2004 Battagram earthquake
- UTC time: 2004-02-14 10:30:22
- ISC event: 7251179
- USGS-ANSS: ComCat
- Local date: 14 February 2004
- Local time: 15:30
- Magnitude: 5.5 M_{w}
- Depth: 11.0 km (6.8 mi)
- Epicenter: 34°46′26″N 73°12′58″E﻿ / ﻿34.774°N 73.216°E
- Areas affected: Pakistan
- Max. intensity: MMI VIII (Severe)
- Landslides: Yes
- Casualties: 24 dead, 63 injured

= 2004 Battagram earthquake =

Earthquake in Pakistan

An earthquake struck Khyber Pakhtunkhwa Province, Pakistan on February 14, 2004. Extensive damage occurred and 24 people lost their lives.

==Tectonic setting==
Northern Pakistan lies at the southern margin of the broad zone of continental collision between the Eurasian and Indian plates. The rate of convergence between these plates near this location is 38 mm per year. The main structures involved in accommodating this convergence are large thrust faults, such as the Main Central Thrust and the Main Frontal Thrust. Within the frontal thrust zone, there are many individual thrust faults. Many damaging earthquakes have resulted from movement on such thrust faults, such as the 2005 Kashmir earthquake which caused the deaths of around 87,000 people.

==Impact==
Eleven people were killed and 63 were injured by collapsing houses.
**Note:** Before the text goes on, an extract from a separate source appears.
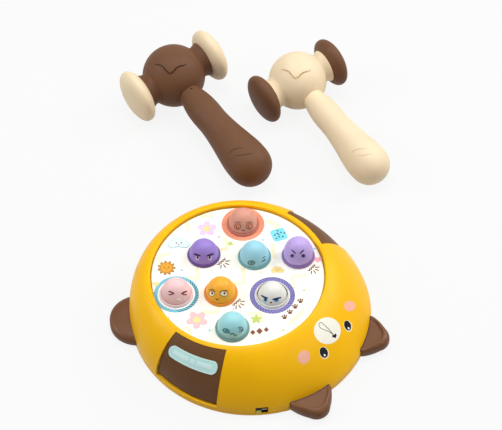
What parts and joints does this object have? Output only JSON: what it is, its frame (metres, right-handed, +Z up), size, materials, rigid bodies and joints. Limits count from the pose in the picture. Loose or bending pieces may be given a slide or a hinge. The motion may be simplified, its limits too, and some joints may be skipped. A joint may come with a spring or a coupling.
{
  "type": "mole pounding game with two hammers",
  "caption": "Round animal-shaped tabletop game base with sprung dome-shaped moles to press down, and ball-headed toy hammers with domed striking faces.",
  "frame": {"origin": "on the underside of the lower shell, at the middle of the round base", "axes": "+Z up, -Y towards the animal's face and ears, +Y towards its feet"},
  "size_m": [0.4656, 0.4473, 0.0803],
  "materials": {
    "shell_yellow": "satin moulded plastic",
    "trim_brown": "fine matt moulded plastic",
    "hammer_brown": "fine matt moulded plastic",
    "hammer_cream": "fine matt moulded plastic",
    "panel_cream": "plain moulded plastic",
    "printed_sheet": "printed film with a soft gloss",
    "label_blue": "smooth moulded plastic",
    "black_plastic": "plain moulded plastic",
    "pale_knob": "smooth moulded plastic",
    "board_green": "lacquered laminate",
    "steel": "plated steel",
    "cell_sleeve": "plain printed steel can",
    "mole_purple": "satin moulded plastic",
    "mole_white": "satin moulded plastic",
    "mole_teal": "satin moulded plastic",
    "mole_orange": "satin moulded plastic",
    "mole_lilac": "satin moulded plastic",
    "mole_salmon": "satin moulded plastic",
    "mole_pink": "satin moulded plastic",
    "mole_mint": "satin moulded plastic"
  },
  "bodies": {
    "base": {"lower_shell": "shell_yellow", "upper_shell": "shell_yellow", "play_panel": "panel_cream", "printed_sheet": "printed_sheet", "collar_purple": "mole_purple", "collar_white": "mole_white", "collar_teal": "mole_teal", "collar_orange": "mole_orange", "collar_lilac": "mole_lilac", "collar_salmon": "mole_salmon", "collar_pink": "mole_pink", "collar_mint": "mole_mint", "spring_purple": "steel", "spring_white": "steel", "spring_teal": "steel", "spring_orange": "steel", "spring_lilac": "steel", "spring_salmon": "steel", "spring_pink": "steel", "spring_mint": "steel", "side_patch_left": "trim_brown", "side_patch_right": "trim_brown", "label_plate": "label_blue", "ear_left": "trim_brown", "ear_right": "trim_brown", "foot_left": "trim_brown", "foot_right": "trim_brown", "power_switch_case": "black_plastic", "circuit_board": "board_green", "speaker": "black_plastic", "battery_1": "cell_sleeve", "battery_2": "cell_sleeve", "battery_3": "cell_sleeve", "contact_plate_left": "steel", "contact_plate_right": "steel", "case_screw_1": "steel", "case_screw_2": "steel", "case_screw_3": "steel", "case_screw_4": "steel"},
    "mole_purple_body": {"mole_purple": "mole_purple"},
    "mole_white_body": {"mole_white": "mole_white"},
    "mole_teal_body": {"mole_teal": "mole_teal"},
    "mole_orange_body": {"mole_orange": "mole_orange"},
    "mole_lilac_body": {"mole_lilac": "mole_lilac"},
    "mole_salmon_body": {"mole_salmon": "mole_salmon"},
    "mole_pink_body": {"mole_pink": "mole_pink"},
    "mole_mint_body": {"mole_mint": "mole_mint"},
    "power_knob_body": {"power_knob": "pale_knob"},
    "battery_door_body": {"battery_door": "shell_yellow", "door_screw": "steel"},
    "brown_hammer": {"brown_hammer_head": "hammer_brown", "brown_hammer_handle": "hammer_brown", "brown_hammer_face_far": "hammer_cream", "brown_hammer_face_near": "hammer_cream"},
    "cream_hammer": {"cream_hammer_head": "hammer_cream", "cream_hammer_handle": "hammer_cream", "cream_hammer_face_far": "hammer_brown", "cream_hammer_face_near": "hammer_brown"}
  },
  "joints": [
    {"name": "mole_purple_press", "type": "slide", "parent": "base", "child": "mole_purple_body", "axis": [0, 0, 1], "range_m": [-0.008, 0.006], "stiffness_N_per_m": 300, "springref_m": 0.0005, "deforming": ["spring_purple"]},
    {"name": "mole_white_press", "type": "slide", "parent": "base", "child": "mole_white_body", "axis": [0, 0, 1], "range_m": [-0.003, 0.011], "stiffness_N_per_m": 300, "springref_m": 0.0005, "deforming": ["spring_white"]},
    {"name": "mole_teal_press", "type": "slide", "parent": "base", "child": "mole_teal_body", "axis": [0, 0, 1], "range_m": [-0.008, 0.006], "stiffness_N_per_m": 300, "springref_m": 0.0005, "deforming": ["spring_teal"]},
    {"name": "mole_orange_press", "type": "slide", "parent": "base", "child": "mole_orange_body", "axis": [0, 0, 1], "range_m": [-0.008, 0.006], "stiffness_N_per_m": 300, "springref_m": 0.0005, "deforming": ["spring_orange"]},
    {"name": "mole_lilac_press", "type": "slide", "parent": "base", "child": "mole_lilac_body", "axis": [0, 0, 1], "range_m": [-0.0132, 0.0008], "stiffness_N_per_m": 300, "springref_m": 0.0005, "deforming": ["spring_lilac"]},
    {"name": "mole_salmon_press", "type": "slide", "parent": "base", "child": "mole_salmon_body", "axis": [0, 0, 1], "range_m": [-0.008, 0.006], "stiffness_N_per_m": 300, "springref_m": 0.0005, "deforming": ["spring_salmon"]},
    {"name": "mole_pink_press", "type": "slide", "parent": "base", "child": "mole_pink_body", "axis": [0, 0, 1], "range_m": [-0.008, 0.006], "stiffness_N_per_m": 300, "springref_m": 0.0005, "deforming": ["spring_pink"]},
    {"name": "mole_mint_press", "type": "slide", "parent": "base", "child": "mole_mint_body", "axis": [0, 0, 1], "range_m": [-0.008, 0.006], "stiffness_N_per_m": 300, "springref_m": 0.0005, "deforming": ["spring_mint"]},
    {"name": "power_knob_slide", "type": "slide", "parent": "base", "child": "power_knob_body", "axis": [0.6455, -0.7638, 0], "range_m": [0, 0.0062]},
    {"name": "battery_door_hinge", "type": "hinge", "parent": "base", "child": "battery_door_body", "pos_m": [-0.0303, 0.036, 0], "axis": [0, 1, 0], "range_deg": [0, 95]},
    {"name": "brown_hammer_lift", "type": "slide", "parent": "base", "child": "brown_hammer", "axis": [0, 0, 1], "range_m": [0, 0.15]},
    {"name": "cream_hammer_lift", "type": "slide", "parent": "base", "child": "cream_hammer", "axis": [0, 0, 1], "range_m": [0, 0.15]}
  ]
}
Thirteen others were also killed and one was left missing when a landslide hit a minibus and fell into a deep ravine in Battagram. 564 houses were destroyed and 2,262 were damaged in the earthquake.

===Response===
The Pakistani government supported affected families by giving 100,000 rupees for a deceased family member and 20,000 rupees for every injured person.